An international human rights group has called on Iran to stop executing people under the age of 18, saying the country leads the world in the practice.

Human Rights Watch said Iran had executed at least 17 juvenile offenders, eight times more than any other country, since the beginning of 2004, including two so far this year.

"Iran holds the deplorable distinction of leading the world in juvenile executions, and the authorities should end this practice at once," Clarisa Bencomo, HRW's Mideast children's rights researcher, said in a statement issued Wednesday.

Iranian officials could not immediately be reached for comment.

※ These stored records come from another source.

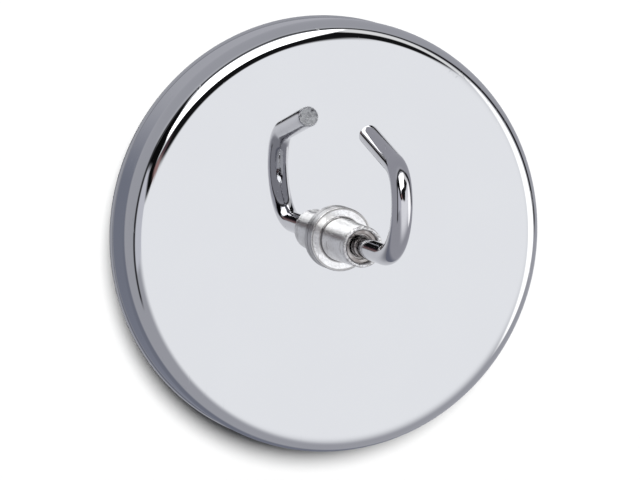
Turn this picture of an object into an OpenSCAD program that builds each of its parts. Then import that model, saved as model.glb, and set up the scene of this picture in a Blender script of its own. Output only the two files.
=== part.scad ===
// Round cup magnet with a swivel hook.
// Origin: centre of the magnetic face, which the magnet rests on. +Z runs up the axis to the hook,
// and the hook's tip leans out to +Y. Millimetres.

/* [Cup] */
// Outside diameter of the cup
cup_d = 67; // [60:0.5:75]
// Height of the cup, from the magnetic face to the flat top
cup_h = 10.3; // [9.5:0.1:13]
// Thickness of the cup's drawn steel
cup_t = 2.2; // [1.8:0.1:2.4]
// Radius of the rounded shoulder between the flat top and the side
shoulder_r = 3.3; // [2.8:0.1:4]

/* [Magnet] */
// Outside diameter of the ring magnet
magnet_d = 59; // [52:0.5:59]
// Hole through the ring magnet
magnet_hole_d = 18; // [16:0.5:24]
// Thickness of the adhesive between magnet and cup
adhesive_t = 0.3; // [0.2:0.05:0.5]
// How far the resin stays back from the magnetic face
resin_recess = 0.3; // [0.1:0.1:0.8]

/* [Bush] */
// Diameter of the bush's flange
flange_d = 9.9; // [9:0.1:12]
// Thickness of the flange
flange_t = 1.6; // [1.2:0.1:2.5]
// Diameter of the boss where it leaves the flange
boss_root_d = 6.65; // [6.6:0.05:7.2]
// Diameter of the boss at its lip
boss_lip_d = 6.35; // [6.3:0.05:7]
// Height of the lip above the cup's flat top
boss_h = 12.2; // [11.8:0.1:14]
// Bore that the hook's collar turns in
bore_d = 5.06; // [5:0.02:5.2]
// Depth of the blind bore below the lip
bore_depth = 8.9; // [8.7:0.1:9.4]
// Diameter of the tail through the cup
tail_d = 4.6; // [4:0.1:5]

/* [Swivel] */
// Diameter of the collar on the hook's inner end
collar_d = 4.92; // [4.88:0.02:4.94]
// Length of the collar
collar_l = 5.2; // [4.5:0.1:5.4]
// Thickness of the retaining washer
washer_t = 0.6; // [0.5:0.1:0.7]
// Radial thickness of the retaining ring's flat wire
ring_w = 0.85; // [0.7:0.05:0.9]
// Height of one turn of the retaining ring
ring_turn_h = 0.3; // [0.25:0.05:0.35]

/* [Hook] */
// Wire diameter
wire_d = 3.2; // [3:0.1:3.3]
// Height above the cup's flat top at which the straight shank ends
shank_top = 22.1; // [20:0.1:26]
// Centreline radius of the wide bend
bend_r = 8.4; // [7:0.1:10]
// Angle that the wide bend turns through
bend_angle = 109; // [100:1:118]
// Centreline radius of the upper bend
tip_bend_r = 4.7; // [4:0.1:6]
// Angle that the upper bend turns through
tip_bend_angle = 56; // [48:1:62]
// Length of the straight tip
tip_l = 12.4; // [10:0.1:13]

/* [Hidden] */
$fn = 96;

eps = 0.01;

// Inside of the cup
cup_r = cup_d / 2;
cavity_r = cup_r - cup_t;
cavity_h = cup_h - cup_t;
cavity_fillet = shoulder_r - cup_t + 0.4;
rim_chamfer = 0.25;
tail_hole_d = tail_d;

// Ring magnet
magnet_h = cavity_h - adhesive_t;
magnet_chamfer = 0.4;

// Bush tail, headed over the backing washer
backing_d = 12;
backing_t = 1.2;
tail_head_d = 7.4;
tail_head_h = 1.5;
tail_dimple_d = 2.4;
tail_dimple_depth = 1.1;
washer_under_z = cavity_h - backing_t;

// Bush above the cup
lip_z = cup_h + boss_h;
bore_floor_z = lip_z - bore_depth;
lip_round = 0.3;
mouth_chamfer = 0.22;
flange_edge = 0.2;
root_fillet = 0.25;

// Retaining stack, from the mouth down
ring_z = lip_z - 0.75 - 2 * ring_turn_h;
ring_groove_d = bore_d + 0.6;
ring_d = ring_groove_d - 0.04;
ring_gap_angle = 26;
ring_gap_width = 0.5;
washer_z = ring_z - washer_t;
washer_d = bore_d - 0.02;
washer_hole_d = wire_d + 0.16;
collar_end_play = 0.3;
collar_z = washer_z - collar_end_play - collar_l;
collar_chamfer = 0.35;
shank_foot = 0.5;

// Hook centreline, in the plane of the Y and Z axes
shank_end_z = cup_h + shank_top;
bend_end = [bend_r * (1 - cos(bend_angle)), shank_end_z + bend_r * sin(bend_angle)];
tip_centre = bend_end + tip_bend_r * [cos(bend_angle), -sin(bend_angle)];
tip_angle = bend_angle + tip_bend_angle;
tip_start = tip_centre + tip_bend_r * [-cos(tip_angle), sin(tip_angle)];
tip_chamfer = 0.15;
thin_wire_d = wire_d - 0.01;
wire_lap = 0.06;

// Outline point on a quarter round: centre, radius, and the angle from +X
function on_round(centre, r, angle) = centre + r * [cos(angle), sin(angle)];

// A ring with square edges, between two diameters and from z up by h
module washer_shape(outer_d, inner_d, z, h) {
    translate([0, 0, z]) difference() {
        cylinder(d = outer_d, h = h);
        translate([0, 0, -1]) cylinder(d = inner_d, h = h + 2);
    }
}

// A disc with both edges bevelled, from z up by h
module bevelled_disc(d, z, h, bevel) {
    translate([0, 0, z]) {
        cylinder(d1 = d - 2 * bevel, d2 = d, h = bevel);
        translate([0, 0, bevel]) cylinder(d = d, h = h - 2 * bevel);
        translate([0, 0, h - bevel]) cylinder(d1 = d, d2 = d - 2 * bevel, h = bevel);
    }
}

// A disc with a quarter-round top edge, from z up by h
module rounded_disc(r, z, h, round_r) {
    translate([0, 0, z]) rotate_extrude() {
        square([r - round_r, h]);
        square([r, h - round_r]);
        translate([r - round_r, h - round_r]) intersection() {
            circle(r = round_r);
            square(round_r);
        }
    }
}

module cup() {
    color("lightsteelblue") difference() {
        intersection() {
            rounded_disc(cup_r, 0, cup_h, shoulder_r);
            cylinder(r1 = cup_r - rim_chamfer, r2 = cup_r - rim_chamfer + cup_h, h = cup_h);
        }
        translate([0, 0, -eps]) rounded_disc(cavity_r, 0, cavity_h + eps, cavity_fillet);
        translate([0, 0, cavity_h - 1]) cylinder(d = tail_hole_d, h = cup_t + 2);
    }
}

module magnet_ring() {
    color("dimgray") difference() {
        bevelled_disc(magnet_d, 0, magnet_h, magnet_chamfer);
        translate([0, 0, -1]) cylinder(d = magnet_hole_d, h = magnet_h + 2);
    }
}

module magnet_adhesive() {
    color("darkseagreen")
        washer_shape(magnet_d - 2 * magnet_chamfer, magnet_hole_d, magnet_h, adhesive_t);
}

// Resin from the magnet's lower bevel up to its top, between the magnet and the cup's wall
module potting_ring() {
    color("darkslategray")
        washer_shape(2 * cavity_r, magnet_d, resin_recess + magnet_chamfer, magnet_h - 2);
}

// Resin round the headed tail, in the magnet's hole
module centre_plug() {
    color("darkslategray") difference() {
        translate([0, 0, resin_recess]) cylinder(d = magnet_hole_d, h = cavity_h - resin_recess);
        translate([0, 0, washer_under_z - eps]) cylinder(d = backing_d, h = cavity_h);
        tail_head();
    }
}

module backing_washer() {
    color("silver") washer_shape(backing_d, tail_d, washer_under_z, backing_t);
}

// The domed head that closes the tail, below the backing washer
module tail_head() {
    translate([0, 0, washer_under_z]) mirror([0, 0, 1])
        rounded_disc(tail_head_d / 2, 0, tail_head_h, tail_head_h * 0.8);
}

module hook_bush() {
    color("gainsboro") difference() {
        union() {
            tail_head();
            translate([0, 0, washer_under_z - 0.5]) cylinder(d = tail_d, h = cup_t + backing_t + 1);
            rounded_disc(flange_d / 2, cup_h, flange_t, flange_edge);
            boss();
        }
        bush_bore();
        translate([0, 0, washer_under_z - tail_head_h - eps])
            cylinder(d1 = tail_dimple_d, d2 = tail_dimple_d * 0.6, h = tail_dimple_depth);
    }
}

// The tapering boss, with a small fillet on the flange and a rounded lip
module boss() {
    root = boss_root_d / 2;
    lip = boss_lip_d / 2;
    top = boss_h - flange_t;
    lip_points = [for (a = [0 : 15 : 90]) on_round([lip - lip_round, top - lip_round], lip_round, a)];
    root_points = [for (a = [270 : -15 : 180])
        on_round([root + root_fillet, root_fillet], root_fillet, a)];
    translate([0, 0, cup_h + flange_t]) rotate_extrude()
        polygon(concat([[0, -0.5], [root + root_fillet, -0.5]], root_points, lip_points, [[0, top]]));
}

// Blind bore with the groove for the retaining ring and a bevelled mouth
module bush_bore() {
    translate([0, 0, bore_floor_z]) cylinder(d = bore_d, h = bore_depth + 1);
    translate([0, 0, ring_z]) cylinder(d = ring_groove_d, h = 2 * ring_turn_h);
    translate([0, 0, lip_z - mouth_chamfer])
        cylinder(d1 = bore_d, d2 = bore_d + 2 * mouth_chamfer + 2 * eps, h = mouth_chamfer + eps);
}

module retaining_washer() {
    color("rosybrown") washer_shape(washer_d, washer_hole_d, washer_z, washer_t);
}

// Two flat turns, each cut at its own end, joined over the rest of the circle
module retaining_ring() {
    color("tan") for (turn = [0, 1]) {
        difference() {
            washer_shape(ring_d, ring_d - 2 * ring_w, ring_z + turn * ring_turn_h, ring_turn_h);
            rotate([0, 0, 150 + turn * ring_gap_angle])
                translate([0, -ring_gap_width / 2, ring_z - 1])
                    cube([ring_d, ring_gap_width, 2 * ring_turn_h + 2]);
        }
    }
}

// An arc of wire in the plane of the Y and Z axes. Angles run from +Y towards +Z, and the arc runs
// on past both of its ends by the lap.
module wire_bend(d, centre, r, from_angle, turn, lap) {
    lap_angle = lap / r * 180 / PI;
    translate([0, centre[0], centre[1]]) rotate([90, 0, 90]) rotate([0, 0, from_angle - lap_angle])
        rotate_extrude(angle = turn + 2 * lap_angle) translate([r, 0]) circle(d = d);
}

// Shank, wide bend, upper bend and tip. Every second stretch is a hair thinner and laps into its
// neighbours, so that each joint is a clean circle.
module hook_wire() {
    shank_z = collar_z - shank_foot;
    color("lightgray") {
        translate([0, 0, shank_z]) cylinder(d = wire_d, h = shank_end_z - shank_z);
        wire_bend(thin_wire_d, [bend_r, shank_end_z], bend_r, 180 - bend_angle, bend_angle, wire_lap);
        wire_bend(wire_d, tip_centre, tip_bend_r, 180 - tip_angle, tip_bend_angle, 0);
        translate([0, tip_start[0], tip_start[1]]) rotate([-tip_angle, 0, 0]) hook_tip();
    }
}

// The straight tip, up from its start, with a small burr-free bevel at the cut end
module hook_tip() {
    translate([0, 0, -wire_lap]) cylinder(d = thin_wire_d, h = tip_l - tip_chamfer + wire_lap);
    translate([0, 0, tip_l - tip_chamfer])
        cylinder(d1 = thin_wire_d, d2 = thin_wire_d - 2 * tip_chamfer, h = tip_chamfer);
}

module shank_collar() {
    color("darkgray") difference() {
        bevelled_disc(collar_d, collar_z, collar_l, collar_chamfer);
        translate([0, 0, collar_z - 1]) cylinder(d = wire_d, h = collar_l + 2);
    }
}

cup();
magnet_ring();
magnet_adhesive();
potting_ring();
centre_plug();
backing_washer();
hook_bush();
retaining_washer();
retaining_ring();
hook_wire();
shank_collar();
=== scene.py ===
"""Looks for the round cup magnet with a swivel hook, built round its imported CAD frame.

Outlines are in millimetres, as (radius, height) pairs or paths, and turn into metres as meshes are made.
"""
import math

import bpy
from mathutils import Matrix, Vector


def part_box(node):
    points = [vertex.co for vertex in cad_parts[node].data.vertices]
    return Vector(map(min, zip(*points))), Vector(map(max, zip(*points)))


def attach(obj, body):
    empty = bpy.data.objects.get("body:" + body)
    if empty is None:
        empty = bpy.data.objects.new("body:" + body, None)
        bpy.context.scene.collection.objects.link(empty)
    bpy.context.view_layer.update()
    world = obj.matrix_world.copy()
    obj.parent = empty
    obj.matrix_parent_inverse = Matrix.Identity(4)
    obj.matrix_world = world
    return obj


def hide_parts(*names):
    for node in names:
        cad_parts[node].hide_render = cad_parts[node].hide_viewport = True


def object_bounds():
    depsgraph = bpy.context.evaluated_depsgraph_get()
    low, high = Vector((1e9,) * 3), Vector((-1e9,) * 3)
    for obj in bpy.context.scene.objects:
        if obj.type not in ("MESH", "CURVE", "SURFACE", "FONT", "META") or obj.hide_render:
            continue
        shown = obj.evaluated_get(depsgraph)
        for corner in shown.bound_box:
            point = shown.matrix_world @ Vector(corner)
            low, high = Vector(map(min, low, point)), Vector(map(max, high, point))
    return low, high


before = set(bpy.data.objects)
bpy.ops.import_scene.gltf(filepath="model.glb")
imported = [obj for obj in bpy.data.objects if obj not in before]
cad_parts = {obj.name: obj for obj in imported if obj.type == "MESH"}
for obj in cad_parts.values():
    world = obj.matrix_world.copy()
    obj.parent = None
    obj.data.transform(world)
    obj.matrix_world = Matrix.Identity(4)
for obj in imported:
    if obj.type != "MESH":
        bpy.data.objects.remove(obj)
cad_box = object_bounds()

MM = 0.001


def node_mm(name):
    """A CAD node's outer radius, its lowest and its highest point, in millimetres."""
    low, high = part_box(name)
    return high.x / MM, low.z / MM, high.z / MM


CUP_R, _, CUP_TOP = node_mm("cup")
MAGNET_R, _, MAGNET_TOP = node_mm("magnet_ring")
PLUG_R, PLUG_LOW, CAVITY_TOP = node_mm("centre_plug")
CAVITY_R, POTTING_LOW, POTTING_TOP = node_mm("potting_ring")
FLANGE_R, TAIL_LOW, LIP = node_mm("hook_bush")
RING_R, RING_LOW, RING_TOP = node_mm("retaining_ring")
WASHER_R, WASHER_LOW, WASHER_TOP = node_mm("retaining_washer")
WIRE_R, SHANK_LOW, _ = node_mm("hook_wire")
BACKING_R, BACKING_LOW, _ = node_mm("backing_washer")

SHOULDER_R = 3.3
FLANGE_TOP = CUP_TOP + 1.6
BOSS_ROOT_R = 3.32
BOSS_LIP_R = 3.17
BORE_R = 2.53
BORE_FLOOR = LIP - 8.9
TAIL_R = 2.3
TAIL_HEAD_R = 3.7
TAIL_HEAD = 1.5
RING_WIDTH = 0.85
WASHER_HOLE_R = WIRE_R + 0.08

SHANK_TOP = CUP_TOP + 22.1
BEND_R = 8.4
BEND_ANGLE = 109
TIP_BEND_R = 4.7
TIP_BEND_ANGLE = 56
TIP_LENGTH = 12.4
# Places before the tip's end, and how much smaller the wire's radius is there
TIP_ROUNDING = ((0.16, 0.0), (0.12, 0.005), (0.06, 0.02), (0.02, 0.06), (0.0, 0.13))

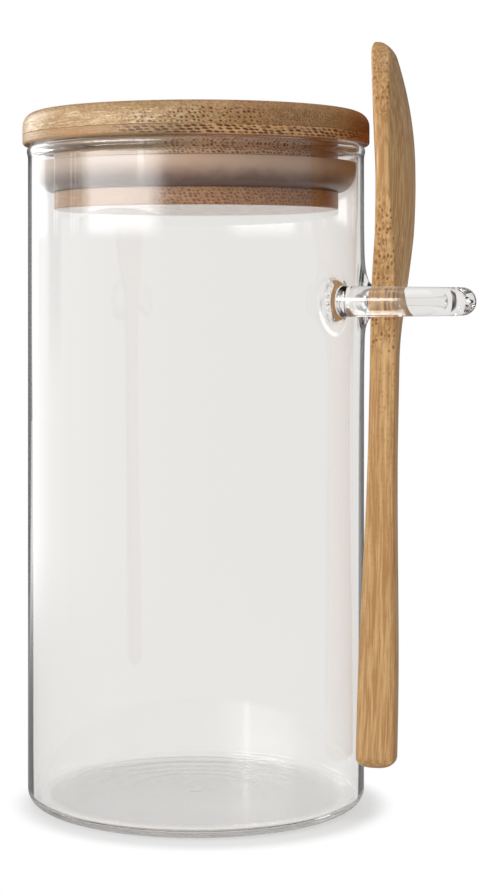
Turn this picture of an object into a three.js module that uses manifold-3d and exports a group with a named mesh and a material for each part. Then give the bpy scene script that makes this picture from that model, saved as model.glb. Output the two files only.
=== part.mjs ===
// Storage jar: glass cylinder with a welded rod loop, a bamboo lid with a silicone seal,
// and a bamboo spoon that hangs through the loop.
// Millimetres, +Z up. The origin is the middle of the jar's flat underside.
// The loop and the spoon are on the +X side, turned a little towards -Y.

import * as THREE from 'three';
import { mergeVertices } from 'three/addons/utils/BufferGeometryUtils.js';
import Module from 'manifold-3d';

const wasm = await Module();
wasm.setup();

// Fits
const seatGap = 0.3;
const plugGap = 5;
const loopSlack = 1.85;
const spoonGap = 0.2;
const cutOverrun = 5;

// Glass jar
const jarRadius = 42.5;
const rimAboveLoop = 38.9;
const wallThickness = 1.5;
const floorThickness = 3;
const heelRadius = 4.5;
const floorFillet = 2.5;
const rimThickness = 2.1;
const rimHeight = 3.2;

// Rod loop
const rodRadius = 3.6;
const loopGapLength = 22.5;
const loopAzimuth = THREE.MathUtils.degToRad(69);
const weldFlare = 2.8;
const weldLength = 3.4;

// Lid cap
const capOverhang = 1.4;
const capLowerThickness = 2.45;
const capUpperThickness = 5.8;
const capTopRounding = 3.5;
const capBottomRounding = 0.8;

// Lid plug and seal
const neckHeight = 4.2;
const grooveDepth = 3.5;
const grooveHeight = 7.6;
const flangeHeight = 4.4;
const plugEdgeRounding = 0.5;
const sealFootInset = 0.4;
const sealLipThickness = 1.4;

// Spoon
const spoonLength = 177.5;
const spoonEndHeight = 12.3;
const spoonTipRise = 63.8;
const handleWidth = 10;
const handleThickness = 6.5;
const handleCrown = 0.6;
const gripThickness = 9.3;
const gripLength = 12;
const gripTaperLength = 72;
const bowlWidth = 31;
const bowlTipLength = 32;
const bowlShoulderLength = 49;
const bowlWallThickness = 3.6;
const bowlThinningLength = 36;
const tipThickness = 5;
const tipInset = 2.1;
const tipBendLength = 48;
const backBulge = 5.7;
const backRiseLength = 46;
const hollowDepth = 6.2;
const hollowRim = 2.6;
const hollowTipMargin = 6;
const hollowLength = 48;
const spoonEdgeRounding = 0.9;
const spoonTipRounding = 4.2;
const spoonEndRounding = 3;
const spoonSideShift = 3.35;
const spoonTurn = THREE.MathUtils.degToRad(14);
const spoonLean = THREE.MathUtils.degToRad(1.12);
const spoonSideLean = THREE.MathUtils.degToRad(1.4);

// Fineness of the round shapes
const roundSteps = 64;
const arcSteps = 5;
const rodSides = 14;
const rodSteps = 30;
const spoonSteps = 36;

// Place along the spoon where its bowl is widest
const bowlWidest = spoonLength - bowlTipLength;

// Loop that the spoon's shoulder hangs in, with the spoon's end just above the table
const spoonSeat = spoonLength - spoonTipRise;
const loopHeight = spoonEndHeight + spoonSeat;
const loopGapWidth = 2 * spoonHalfWidth(spoonSeat) + loopSlack;
const loopBendRadius = loopGapWidth / 2 + rodRadius;
const loopReach = jarRadius + loopGapLength - loopGapWidth / 2;
const weldRadius = rodRadius + weldFlare;

// Heights of the jar and the lid
const jarHeight = loopHeight + rimAboveLoop;
const capBottom = jarHeight + seatGap;
const capSeam = capBottom + capLowerThickness;
const capTop = capSeam + capUpperThickness;
const neckBottom = capBottom - neckHeight;
const grooveBottom = neckBottom - grooveHeight;
const flangeBottom = grooveBottom - flangeHeight;

// Radii of the jar's bore and the lid
const boreRadius = jarRadius - wallThickness;
const capRadius = jarRadius + capOverhang;
const plugRadius = boreRadius - plugGap;
const coreRadius = plugRadius - grooveDepth;
const sealFootRadius = plugRadius - sealFootInset;

// Points of an arc in a profile, with its angles in quarter turns from +X
function arcPoints(centreX, centreY, radius, fromQuarter, toQuarter) {
  const points = [];
  for (let step = 0; step <= arcSteps; step += 1) {
    const quarter = fromQuarter + (toQuarter - fromQuarter) * step / arcSteps;
    const angle = quarter * Math.PI / 2;
    const x = centreX + radius * Math.cos(angle);
    const y = centreY + radius * Math.sin(angle);
    points.push(new THREE.Vector2(x, y));
  }
  return points;
}

// Body turned about Z from a profile of radius and height, drawn up the outside
function turned(points) {
  const geometry = new THREE.LatheGeometry(points, roundSteps);
  return geometry.rotateX(Math.PI / 2);
}

// The same mesh with each shared corner stored once and no empty triangle
function welded(geometry) {
  const bare = geometry.clone();
  bare.deleteAttribute('normal');
  bare.deleteAttribute('uv');
  const merged = mergeVertices(bare);
  const index = merged.index.array;
  const kept = [];
  for (let i = 0; i < index.length; i += 3) {
    const [a, b, c] = [index[i], index[i + 1], index[i + 2]];
    if (a !== b && b !== c && c !== a) kept.push(a, b, c);
  }
  merged.setIndex(kept);
  return merged;
}

function toSolid(geometry) {
  const merged = welded(geometry);
  const vertProperties = new Float32Array(merged.attributes.position.array);
  const triVerts = new Uint32Array(merged.index.array);
  return new wasm.Manifold(new wasm.Mesh({ numProp: 3, vertProperties, triVerts }));
}

function fromSolid(solid) {
  const mesh = solid.getMesh();
  const geometry = new THREE.BufferGeometry();
  geometry.setAttribute('position', new THREE.BufferAttribute(mesh.vertProperties, 3));
  geometry.setIndex(new THREE.BufferAttribute(mesh.triVerts, 1));
  geometry.computeVertexNormals();
  return geometry;
}

function glassMaterial() {
  return new THREE.MeshStandardMaterial({
    color: 0xe8efec, roughness: 0.03, metalness: 0, transparent: true, opacity: 0.35,
  });
}

function bambooMaterial(color) {
  return new THREE.MeshStandardMaterial({ color, roughness: 0.55, metalness: 0 });
}

function siliconeMaterial() {
  return new THREE.MeshStandardMaterial({ color: 0xe6e2de, roughness: 0.4, metalness: 0 });
}

function namedMesh(name, geometry, material) {
  const mesh = new THREE.Mesh(geometry, material);
  mesh.name = name;
  return mesh;
}

function jarProfile() {
  const rimRadius = rimThickness / 2;
  const rimCentre = jarRadius - wallThickness / 2;
  const rimTop = jarHeight - rimRadius;
  return [
    new THREE.Vector2(0, 0),
    ...arcPoints(jarRadius - heelRadius, heelRadius, heelRadius, 3, 4),
    new THREE.Vector2(jarRadius, jarHeight - rimHeight),
    ...arcPoints(rimCentre, rimTop, rimRadius, 0, 2),
    new THREE.Vector2(boreRadius, jarHeight - rimHeight),
    ...arcPoints(boreRadius - floorFillet, floorThickness + floorFillet, floorFillet, 4, 3),
    new THREE.Vector2(0, floorThickness),
  ];
}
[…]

Such sentences violate international treaties ratified by Iran that prohibit the death penalty for crimes committed by people under the age of 18, according to the human rights group.

It said Iran's judiciary had repeatedly upheld death sentences for juveniles charged with committing crimes when they were as young as 15.

"The Iranian government needs to stop sending children to the gallows and start living up to its international obligations by issuing clear legislation to ban the juvenile death penalty," said Bencomo.

Tehran's judiciary chief Alireza Avaii has said no juvenile executions have taken place in Iran in "a long time," the human rights group said. Iranian officials also have indicated the Parliament is working to establish a set of juvenile courts that would end the practice in the country, it added.

But HRW said the new legal framework would still allow the death penalty for juvenile offenders if the judge decided the defendant was "mentally mature." The group called on the Iranian Parliament to remove this legal discretion.

According to a combination of documents obtained by HRW and press accounts, the rights group said Iran had executed two juvenile offenders since the beginning of 2007. Syed Mohammad Reza Mousavi Shirazi, 20, was executed on April 22 for a murder he allegedly committed when he was 16, and Sa'id Qanbar Zahi, 17, was put to death on May 27, although the statement did not report his alleged crime.

HRW said Iran had executed at least three juvenile offenders in 2004, eight in 2005 and four in 2006.

Sudan, China and Pakistan are the only other countries known to execute juvenile offenders, according to the release. It said China is the only nation to execute more people, including both adults and children, than Iran annually, but Tehran ranks higher on a per capita basis.